Despite mixed reactions in the market, for the seventh consecutive month investors were net purchasers of fund assets, injecting a net $26.8 billion into the conventional funds business (excluding exchange-traded funds [ETFs]) for January. For the first month in eight mutual fund investors were net purchasers of fixed income funds, although to the tune of only a net $0.3 billion. For the thirteenth consecutive month investors remained net purchasers of stock & mixed-asset funds, injecting $39.9 billion, while for the first month in three they were net redeemers of money market funds (-$13.4 billion net for January).

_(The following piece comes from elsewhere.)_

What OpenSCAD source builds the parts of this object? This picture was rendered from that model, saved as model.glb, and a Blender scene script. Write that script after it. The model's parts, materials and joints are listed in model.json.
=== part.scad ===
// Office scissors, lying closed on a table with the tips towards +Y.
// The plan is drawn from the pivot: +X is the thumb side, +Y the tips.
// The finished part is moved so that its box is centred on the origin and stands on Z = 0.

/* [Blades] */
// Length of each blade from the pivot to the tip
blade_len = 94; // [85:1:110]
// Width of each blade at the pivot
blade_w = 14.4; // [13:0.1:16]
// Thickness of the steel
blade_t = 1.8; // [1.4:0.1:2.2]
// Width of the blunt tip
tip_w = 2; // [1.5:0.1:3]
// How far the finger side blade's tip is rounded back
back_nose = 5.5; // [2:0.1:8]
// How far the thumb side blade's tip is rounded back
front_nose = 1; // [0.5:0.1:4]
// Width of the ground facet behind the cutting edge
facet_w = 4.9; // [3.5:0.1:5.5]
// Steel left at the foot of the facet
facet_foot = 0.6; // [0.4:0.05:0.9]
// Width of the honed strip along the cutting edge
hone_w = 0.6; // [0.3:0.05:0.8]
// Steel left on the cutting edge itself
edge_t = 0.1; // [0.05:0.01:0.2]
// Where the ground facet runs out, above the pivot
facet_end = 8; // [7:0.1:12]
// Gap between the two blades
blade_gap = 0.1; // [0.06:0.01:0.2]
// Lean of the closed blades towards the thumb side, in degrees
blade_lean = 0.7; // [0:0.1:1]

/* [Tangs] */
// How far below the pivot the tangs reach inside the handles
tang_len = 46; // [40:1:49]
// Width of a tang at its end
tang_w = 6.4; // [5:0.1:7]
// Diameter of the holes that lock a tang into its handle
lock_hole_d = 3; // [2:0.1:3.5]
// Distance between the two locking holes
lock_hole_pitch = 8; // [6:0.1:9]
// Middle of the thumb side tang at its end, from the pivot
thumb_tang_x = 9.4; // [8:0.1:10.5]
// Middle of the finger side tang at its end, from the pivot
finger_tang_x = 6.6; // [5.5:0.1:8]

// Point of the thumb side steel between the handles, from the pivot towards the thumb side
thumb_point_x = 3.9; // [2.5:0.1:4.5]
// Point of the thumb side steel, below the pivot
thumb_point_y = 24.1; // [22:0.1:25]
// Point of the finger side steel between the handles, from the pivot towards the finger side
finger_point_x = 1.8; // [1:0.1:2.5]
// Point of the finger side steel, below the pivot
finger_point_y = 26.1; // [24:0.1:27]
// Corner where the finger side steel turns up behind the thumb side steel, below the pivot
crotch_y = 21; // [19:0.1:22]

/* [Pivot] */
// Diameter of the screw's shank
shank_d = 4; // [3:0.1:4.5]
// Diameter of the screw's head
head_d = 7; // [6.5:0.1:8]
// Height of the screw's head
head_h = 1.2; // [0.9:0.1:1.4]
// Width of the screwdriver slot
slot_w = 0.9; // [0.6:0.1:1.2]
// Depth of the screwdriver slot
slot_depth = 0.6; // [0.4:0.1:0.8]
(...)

USDE Funds attracted net inflows for the ninth consecutive month (+$10.6 billion). The Large-Cap Core Funds classification (December’s group laggard) took in the largest net inflows (+$6.7 billion) of the 4×3-matrix fund classifications, followed by Multi-Cap Core Funds (+$4.3 billion). Five of Lipper’s USDE classifications handed back money for the month, with large-cap funds and multi-cap funds housing two of the largest net redemptions: Large-Cap Growth Funds (-$2.1 billion) and Multi-Cap Growth Funds (-$1.7 billion). Once again investors appeared to shrug off news that showed a slowdown in China’s manufacturing sector and renewed fears of deflation in the Eurozone and injected a net $17.4 billion into World Equity Funds for January—for the macro-classification’s thirteenth consecutive month of net inflows and its strongest since January 2013.

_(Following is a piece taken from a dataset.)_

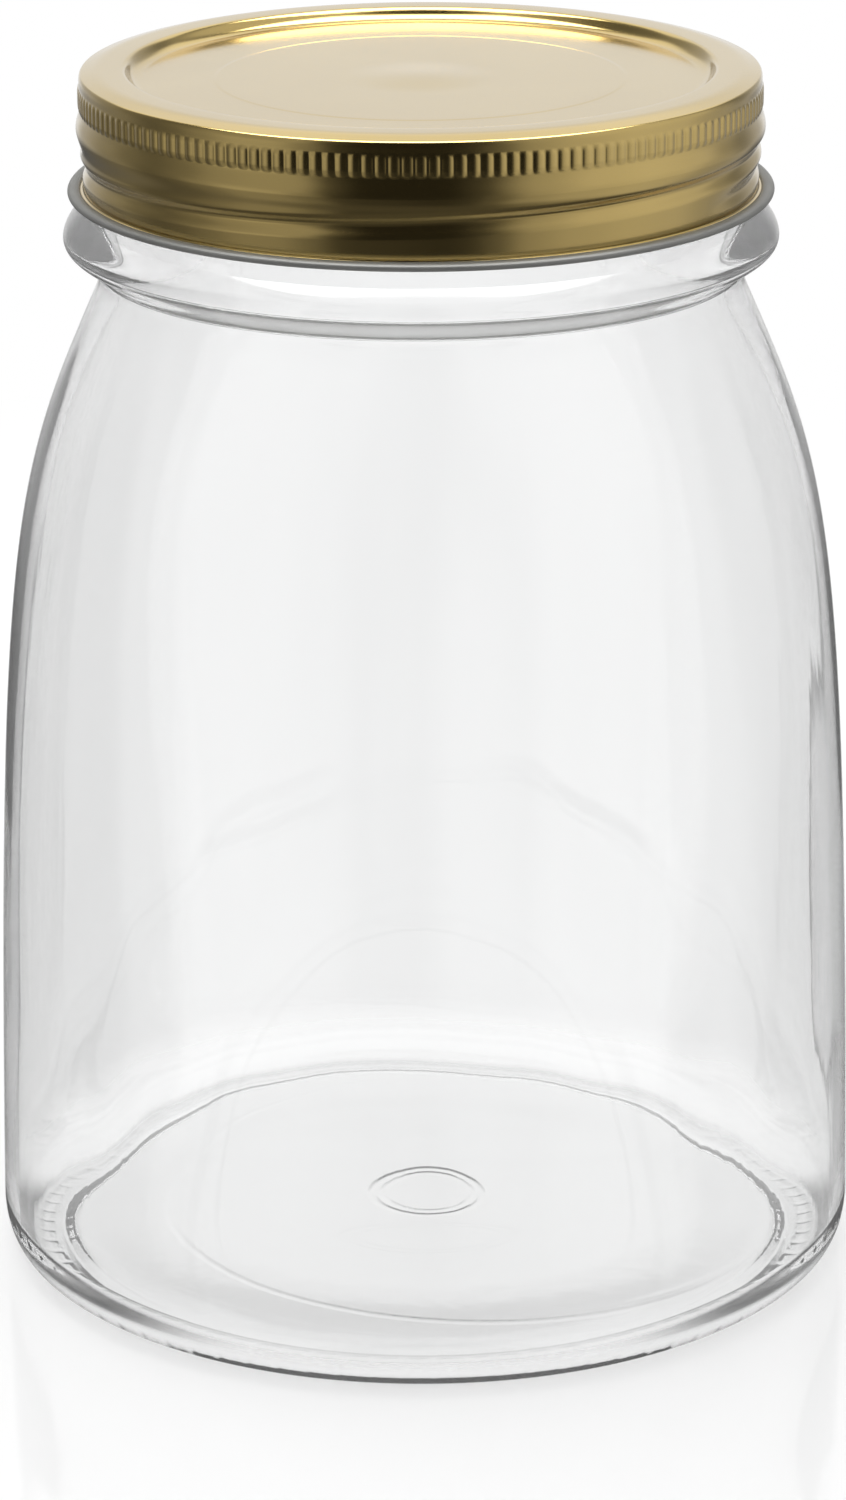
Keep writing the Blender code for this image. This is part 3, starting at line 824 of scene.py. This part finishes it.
def make_floor():
    """A glossy white table top that fades into plain white at its edge.

    Seen through the glass it is clear, and shows the room: by CLEAR_SHARE under the jar, and wholly
    from a little way beside it. A painted contact shadow, a dark glow seen through the glass only,
    lies under the heel at both sides of its front half.
    """
    material = bpy.data.materials.new("white_table")
    tree = Tree(material)
    place = tree.place()
    from_middle = tree.distance(place, TABLE_MIDDLE)
    from_jar = tree.distance(place, (0, 0, 0))
    table = tree.node("ShaderNodeBsdfPrincipled", {}, {
        "Base Color": plain(0.42),
        "Roughness": 0.05,
        "Emission Color": plain(1),
        "Emission Strength": 0.53,
    })
    glow = tree.node("ShaderNodeEmission", {}, {"Color": plain(1), "Strength": 1.0})
    clear = tree.node("ShaderNodeBsdfTransparent")
    surface = tree.node("ShaderNodeMixShader", {}, {0: from_middle.step(*TABLE_FADE), 1: table, 2: glow})
    rays = tree.node("ShaderNodeLightPath").socket.node.outputs
    right, back, _ = tree.parts(place)
    through_glass = Signal(tree, rays["Is Transmission Ray"])
    glimpse = CLEAR_SHARE * (1 - from_jar.step(*CLEAR_UNDER_JAR)) + from_jar.step(*CLEAR_BESIDE_JAR)
    surface = tree.node("ShaderNodeMixShader", {}, {0: through_glass * glimpse, 1: surface, 2: clear})
    # Painted contact shadow: under the heel's two sides, rays through the glass meet a dark glow instead of
    # the table.
    under_heel = from_jar.step(*SHADOW_FROM) * (1 - from_jar.step(*SHADOW_TO))
    at_the_sides = (right * right).step(*SHADOW_SIDES) * (1 - back.step(*SHADOW_BACK))
    shade = through_glass * under_heel * at_the_sides * SHADOW_SHARE
    shadow = tree.node("ShaderNodeEmission", {}, {"Color": plain(1), "Strength": 0.06})
    surface = tree.node("ShaderNodeMixShader", {}, {0: shade, 1: surface, 2: shadow})
    tree.node("ShaderNodeOutputMaterial", {}, {"Surface": surface})
    angle = angles(TABLE_POINTS)
    edge = TABLE_RADIUS * np.stack([np.sin(angle), -np.cos(angle), np.zeros(TABLE_POINTS)], axis=1)
    data = bpy.data.meshes.new("table_top")
    data.from_pydata((edge + TABLE_MIDDLE).tolist(), [], [list(range(TABLE_POINTS))])
    data.materials.append(material)
    table_top = bpy.data.objects.new("table_top", data)
    bpy.context.scene.collection.objects.link(table_top)
    table_top.visible_glossy = False


def round_the_room(stops):
    """Ramp stops from pairs of an azimuth, in degrees from the front towards +X, and a grey."""
    return [((azimuth + 180) / 360, grey) for azimuth, grey in stops]


def light_studio():
    """A studio as a brightness for each direction, with a soft lamp overhead for the matt surfaces.

    The camera sees white, and a matt surface an even grey. A reflection sees the room: dark behind
    the camera, a pale screen at either side, a white strip at the back between two dark ones, a pale
    wall above that, a bright box overhead, and a grey floor that darkens the sides just above it.
    What has passed through glass sees THROUGH_ROOM in a strip just under the horizon, and nearly
    white above and below the strip.
    """
    world = bpy.data.worlds.new("white_studio")
    bpy.context.scene.world = world
    tree = Tree(world)
    direction = tree.node("ShaderNodeTexCoord", output="Generated")
    right, back, up = tree.parts(direction)
    front = -back
    azimuth = tree.node("ShaderNodeMath", {"operation": "ARCTAN2"}, {0: right, 1: front}) / TURN + 0.5
    off_the_back = front.step(*OFF_THE_BACK)
    low, high, through = (tree.node("ShaderNodeValToRGB", {"stops": round_the_room(stops)}, {0: azimuth})
                          for stops in (LOW_ROOM, HIGH_ROOM, THROUGH_ROOM))
    rise = tree.mixed(off_the_back, up.step(*BACK_HORIZON), up.step(*HORIZON))
    sides = tree.mixed(rise, low, high)
    shade = LEFT_SHADE - (LEFT_SHADE - RIGHT_SHADE) * right.step(*SHADE_SIDES)
    shaded = tree.mixed(shade, sides, plain(FLOOR_GREY))
    sides = tree.mixed(up.step(*UNDER_HORIZON), shaded, sides)
    sides = tree.mixed(up.step(*NEAR_FLOOR), plain(FLOOR_GREY), sides)
    overhead = up.step(*OVERHEAD_FROM) * front.step(*OVERHEAD_BACK) * (1 - front.step(*OVERHEAD_FRONT))
    back_wall = up.step(*BACK_WALL_FROM) * (1 - front.step(*BACK_WALL_END))
    room = tree.mixed(back_wall, sides, plain(BACK_WALL))
    room = tree.mixed(overhead, room, plain(OVERHEAD))
    rays = tree.node("ShaderNodeLightPath").socket.node.outputs
    seen = tree.mixed(Signal(tree, rays["Is Camera Ray"]), plain(FILL_GREY), plain(1))
    seen = tree.mixed(Signal(tree, rays["Is Glossy Ray"]), seen, room)
    off_strip = THROUGH_HIGH_SHARE * up.step(*THROUGH_HIGH) + THROUGH_LOW_SHARE * (1 - up.step(*THROUGH_LOW))
    through = tree.mixed(off_strip, through, plain(1))
    in_glass = Signal(tree, rays["Transmission Depth"])
    seen = tree.mixed(in_glass.step(0.0, 1.0), seen, through)
    shader = tree.node("ShaderNodeBackground", {}, {"Color": seen})
    tree.node("ShaderNodeOutputWorld", {}, {"Surface": shader})

    data = bpy.data.lights.new("overhead_softbox", "AREA")
    data.shape = "SQUARE"
    data.size = LAMP_SIZE
    data.energy = LAMP_POWER
    lamp = bpy.data.objects.new("overhead_softbox", data)
    lamp.location = LAMP_PLACE
    lamp.visible_camera = False
    lamp.visible_glossy = False
    lamp.visible_transmission = False
    bpy.context.scene.collection.objects.link(lamp)


def place_camera():
    """The photograph's viewpoint: a long lens, looking down a little."""
    data = bpy.data.cameras.new("camera")
    data.lens = CAMERA_LENS
    camera = bpy.data.objects.new("camera", data)
    camera.location = CAMERA_PLACE
    camera.rotation_mode = "XYZ"
    camera.rotation_euler = (math.pi / 2 - CAMERA_PITCH, 0, 0)
    camera.rotation_euler.rotate_axis("Z", CAMERA_ROLL)
    bpy.context.scene.collection.objects.link(camera)
    bpy.context.scene.camera = camera


place_camera()
make_jar()
make_seal()
make_lid()
make_floor()
light_studio()
bpy.context.scene.view_settings.view_transform = "Standard"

In contrast to investor behavior in conventional mutual funds, authorized participants in January pared back their exposure to equities on concerns of an overextended market, leading to the first monthly net redemptions in five for exchange-traded funds (ETFs)—the group witnessed $14.2 billion of net outflows for January. Stock and mixed-equity ETFs, with net outflows of $14.4 billion for January, experienced the largest share of net outflows for the month. With the broad-based equity indices witnessing their largest January declines in at least three years, it wasn’t too surprising to see USDE ETFs (-$15.4 billion) taking it on the chin and suffering the largest net redemptions for January.
The World Equity ETFs macro-classification (-$1.8 billion) witnessed its first month of net redemptions in seven. On mixed news out of developed and emerging markets, investors once again injected net new money into European Region ETFs (+$3.8 billion) for the ninth consecutive month, while being net redeemers for the third consecutive month from Emerging Markets ETFs (-$8.8 billion for January) as qualified participants weighed the global news. Investor interest in the developed international markets continued, with International Large-Cap Core ETFs (+$1.7 billion) taking in the largest sum of net new money for January of Lipper’s global and international 3×3 matrices.

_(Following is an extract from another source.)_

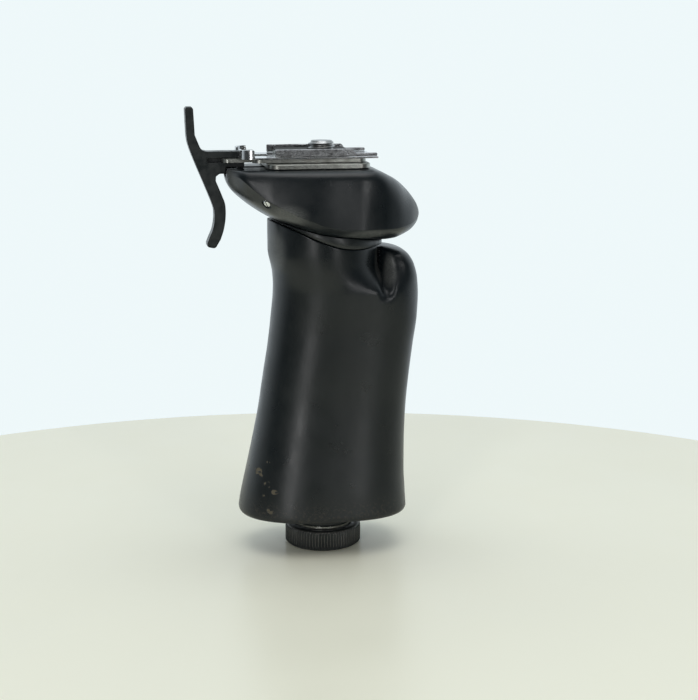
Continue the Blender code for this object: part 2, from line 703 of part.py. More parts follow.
def make_core():
    tube = [
        (TUBE_INNER, TUBE_BOTTOM), (TUBE_OUTER, TUBE_BOTTOM), (TUBE_OUTER, TUBE_TOP), (TUBE_INNER, TUBE_TOP)
    ]
    turned("core_tube", tube, "steel")
    bore = TUBE_OUTER + THIN_GAP
    low, high = NUT_BOTTOM, NUT_TOP
    nut = [(bore, low), (NUT_RADIUS, low), (NUT_RADIUS, high), (bore, high)]
    turned("tube_nut", nut, "steel", segments=6 * 4, smooth=False)
    low, high = NUT_BOTTOM - TUBE_WASHER_THICK - 0.1, NUT_BOTTOM - 0.1
    washer = [(bore, low), (POCKET_RADIUS - 0.3, low), (POCKET_RADIUS - 0.3, high), (bore, high)]
    turned("tube_washer", washer, "steel")
    ferrule = [
        (FERRULE_BORE, FERRULE_BOTTOM), (FERRULE_RADIUS - 0.5, FERRULE_BOTTOM),
        (FERRULE_RADIUS, FERRULE_BOTTOM + 0.5), (FERRULE_RADIUS, FERRULE_FLANGE_TOP),
        (FERRULE_STUB_RADIUS, FERRULE_FLANGE_TOP), (FERRULE_STUB_RADIUS, FERRULE_TOP),
        (FERRULE_CHAMBER, FERRULE_TOP), (FERRULE_CHAMBER, FERRULE_FLOOR_TOP),
        (FERRULE_BORE, FERRULE_FLOOR_TOP),
    ]
    turned("base_ferrule", ferrule, "black_metal")


def thread_radius(angle, z):
    phase = ((z - angle / (2 * math.pi) * SCREW_PITCH) / SCREW_PITCH) % 1.0
    flank = min(max(1.6 * (1 - 2 * abs(phase - 0.5)) - 0.3, 0.0), 1.0)
    return SCREW_MAJOR_RADIUS - SCREW_DEPTH * (1 - flank)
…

For the first month in four bond ETFs (+$0.3 billion) witnessed net inflows. On the taxable bond ETFs side (+$150 million for January) 14 of the 26 Lipper classifications handed back money for the month, while the tax-exempt offerings (+$116 million net) reported net outflows for only 2 of the 7 classifications. General U.S. Treasury ETFs (+$0.6 billion net) led all of the other classifications.